Patrick O'Malley, CFO and, Executive VP:
"When the December quarter began, the total available market or TAM for
hard drives was thought to be near 156 million units. Then at about
8 weeks into the quarter, the TAM was expected to be in the 135 million
unit range. And now preliminary industry data indicates actual
shipments for December quarter were somewhere around 123 million units.
"While current uncertainty and global economic conditions make it
particularly difficult to predict product demand, the company expects
TAM in the June quarter to be flat to slightly down
quarter-over-quarter.
"Seagate unit shipments for the quarter were 36.7 million, down 23% compared to the prior quarter.

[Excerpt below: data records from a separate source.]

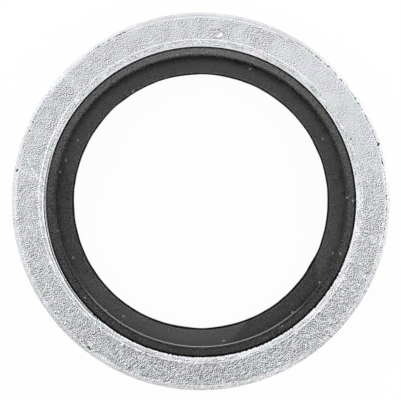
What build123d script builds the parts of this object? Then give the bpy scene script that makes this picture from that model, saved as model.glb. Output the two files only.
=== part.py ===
from build123d import *
import os

# Bonded sealing washer, self-centring pattern, for a half-inch pipe thread.
#
# A plated steel ring carries a rubber seal that is moulded into its bore and bonded there.
# The seal has a thin web at the middle of its height, which reaches in to the thread and
# centres the washer, and a sealing lip above and below it. Each lip rises from the steel's
# bore to a narrow crest that stands proud of the steel face, and falls steeply to the web.
#
# Millimetres. +Z is the washer's axis. Z = 0 is the surface that the washer lies on, which
# the crest of the lower lip touches.

# Rubber seal, from the thread outwards
seal_bore_diameter = 19.25  # free edge of the web, a tight fit on the thread
web_width = 1.335  # flat of the web, from its free edge to the root of the lips
web_thickness = 0.60
web_edge_bevel = 0.05
web_root_bevel = 0.06  # thickening where the web runs into the lips
lip_wall_draft = 0.04  # how far the lip's inner wall leans outwards on its way up
crest_width = 0.14
lip_slope_width = 0.60  # sloping outer side of the lip, from its crest to the steel
lip_stand = 0.35  # height of the crest above the steel face

# Steel ring, from its bore outwards
ring_width = 2.55  # from the bore to the rim
ring_thickness = 2.50
bore_edge_bevel = 0.03
land_width = 0.41  # band round the bore, pressed down by the edge of the seal's mould
land_depth = 0.03  # at the land's outer edge
land_fall = 0.02  # further fall of the land towards the bore
ridge_width = 0.12  # burr that the mould's edge throws up round the land
ridge_height = 0.02
punched_rim_round = 0.36  # edge drawn over by the punch, on the upper face
cut_rim_bevel = 0.12  # tumbled edge where the punch came out, on the lower face

# The most of a wall that a rounding or a bevel may take from one side
edge_share = 0.45

# Radii that follow from the widths
web_edge_radius = seal_bore_diameter / 2
lip_root_radius = web_edge_radius + web_width
crest_inner_radius = lip_root_radius + lip_wall_draft
crest_outer_radius = crest_inner_radius + crest_width
bond_radius = crest_outer_radius + lip_slope_width
ridge_inner_radius = bond_radius + land_width
ridge_top_radius = ridge_inner_radius + ridge_width / 2
ridge_outer_radius = ridge_inner_radius + ridge_width
rim_radius = bond_radius + ring_width

# Heights on the upper side that follow from the thicknesses
washer_height = ring_thickness + 2 * lip_stand
steel_face_height = washer_height - lip_stand
land_edge_height = steel_face_height - land_depth
land_bore_height = land_edge_height - land_fall
web_face_height = (washer_height + web_thickness) / 2
lip_height = washer_height - web_face_height


def edge_size(wanted, *walls):
    """Size of a rounding or a bevel, kept within the walls that it is cut from."""
    return min(wanted, edge_share * min(walls))


# Where the rubber ends against the steel, just under the bevel of the ring's bore
bore_bevel = edge_size(bore_edge_bevel, land_width, ring_thickness)
bond_height = land_bore_height - bore_bevel


def below(corners):
    """The same corners on the washer's lower side, in the opposite order."""
    return [(radius, washer_height - height, rounding) for radius, height, rounding in reversed(corners)]


def spun(corners):
    """Solid of revolution of a closed half-section of (radius, height, rounding) corners."""
    points = [(radius, height) for radius, height, rounding in corners]
    roundings = [rounding for radius, height, rounding in corners]
    outline = Plane.XZ * FilletPolyline(points, radius=roundings, close=True)
    return revolve(make_face(outline.edges()), Axis.Z)


def steel_ring():
    """Flat stamped ring, with a land pressed round its bore on both faces."""
    face_width = rim_radius - ridge_outer_radius
    rim_round = edge_size(punched_rim_round, face_width, ring_thickness)
    rim_bevel = edge_size(cut_rim_bevel, face_width, ring_thickness)
    bore_to_face = [
        (bond_radius, bond_height, 0),
        (bond_radius + bore_bevel, land_bore_height, 0),
        (ridge_inner_radius, land_edge_height, 0),
        (ridge_top_radius, steel_face_height + ridge_height, 0),
        (ridge_outer_radius, steel_face_height, 0),
    ]
    punched_rim = [(rim_radius, steel_face_height, rim_round)]
    cut_rim = [
        (rim_radius - rim_bevel, steel_face_height, 0),
        (rim_radius, steel_face_height - rim_bevel, 0),
    ]
    return spun(bore_to_face + punched_rim + below(bore_to_face + cut_rim))


def rubber_seal():
    """Web and two lips in one moulding, whose outer wall is bonded to the ring's bore."""
    edge_bevel = edge_size(web_edge_bevel, web_thickness, web_width)
    root_bevel = edge_size(web_root_bevel, web_width, lip_height)
    draft_at_bevel = lip_wall_draft * root_bevel / lip_height
    web_to_bond = [
        (web_edge_radius, web_face_height - edge_bevel, 0),
        (web_edge_radius + edge_bevel, web_face_height, 0),
        (lip_root_radius - root_bevel, web_face_height, 0),
        (lip_root_radius + draft_at_bevel, web_face_height + root_bevel, 0),
        (crest_inner_radius, washer_height, 0),
        (crest_outer_radius, washer_height, 0),
        (bond_radius, bond_height, 0),
    ]
    return spun(web_to_bond + below(web_to_bond))


os.makedirs("parts", exist_ok=True)
export_step(steel_ring(), "parts/steel_ring.step")
export_step(rubber_seal(), "parts/rubber_seal.step")
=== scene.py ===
# %% [markdown]
# # A bonded sealing washer
#
# The washer is two pieces that never come apart: a flat ring of zinc plated steel, and a black
# rubber seal moulded into its bore. Each face has a rubber lip that stands a little proud of the
# steel, and a thin rubber web at mid height reaches in to the thread and centres the washer.
#
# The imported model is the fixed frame. It gives every size that another part could depend on, and
# the pieces made here stand exactly where its pieces stand. They only carry finer edges, small
# marks of wear and their finish.

# %% Load the frame
import math

import bpy
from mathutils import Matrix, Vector


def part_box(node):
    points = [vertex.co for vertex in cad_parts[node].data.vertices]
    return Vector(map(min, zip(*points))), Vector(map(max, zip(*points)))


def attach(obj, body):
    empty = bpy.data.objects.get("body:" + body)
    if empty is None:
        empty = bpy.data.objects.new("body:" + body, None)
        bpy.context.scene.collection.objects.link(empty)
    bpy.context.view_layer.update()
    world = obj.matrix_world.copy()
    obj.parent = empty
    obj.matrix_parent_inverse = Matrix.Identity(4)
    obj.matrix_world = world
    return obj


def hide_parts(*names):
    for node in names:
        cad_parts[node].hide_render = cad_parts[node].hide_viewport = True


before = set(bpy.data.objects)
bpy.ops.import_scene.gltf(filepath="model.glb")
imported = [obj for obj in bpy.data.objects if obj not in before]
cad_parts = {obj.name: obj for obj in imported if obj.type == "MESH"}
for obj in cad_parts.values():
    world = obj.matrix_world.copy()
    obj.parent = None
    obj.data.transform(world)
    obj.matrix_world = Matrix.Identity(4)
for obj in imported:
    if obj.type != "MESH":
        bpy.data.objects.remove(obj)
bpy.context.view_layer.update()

print("pieces in the frame:", sorted(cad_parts))

# %% [markdown]
# ## Sizes
#
# Both pieces are bodies of revolution, so a section says it all. The frame's boxes give the
# radius of the rim, the radius where rubber meets steel and the heights. What lies between is
# measured outwards or upwards from those, in the same widths as the model's own section.
# The working unit is the metre, so a millimetre is named once and used throughout.

# %% Sizes that the frame gives
MM = 0.001
ring_low, ring_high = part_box("steel_ring")
_, seal_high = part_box("rubber_seal")
bond_radius = seal_high.x
rim_radius = min(-ring_low.x, ring_high.x, -ring_low.y, ring_high.y)
washer_height = seal_high.z
mid_height = washer_height / 2
print(f"rim {rim_radius / MM:.3f}, bond {bond_radius / MM:.3f}, height {washer_height / MM:.2f} mm")

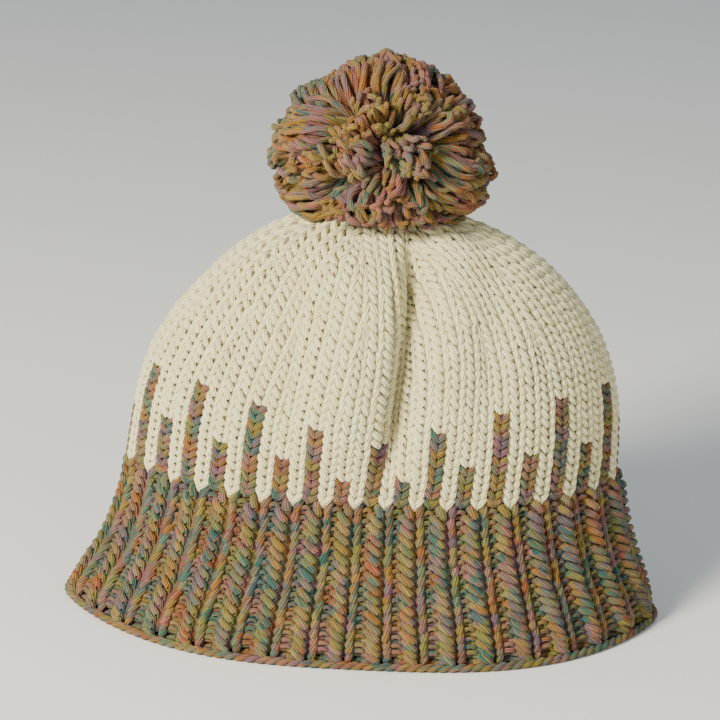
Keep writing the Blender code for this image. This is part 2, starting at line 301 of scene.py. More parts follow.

"In the December quarter we believe we lost approximately 2 points of
market share. The factors that contributed to this are the continued
transition of demand from 3.5-inch ATA to 2.5-inch ATA, where Seagate
has meaningfully less market share, we chose not to participate in
specific portions of the 3.5-inch market, and within the 2.5-inch ATA
market, while our time to market 250GB per platter product offerings
continue to gain share and customers.
"Gross margins for the December quarter compressed in excess of 300 basis points."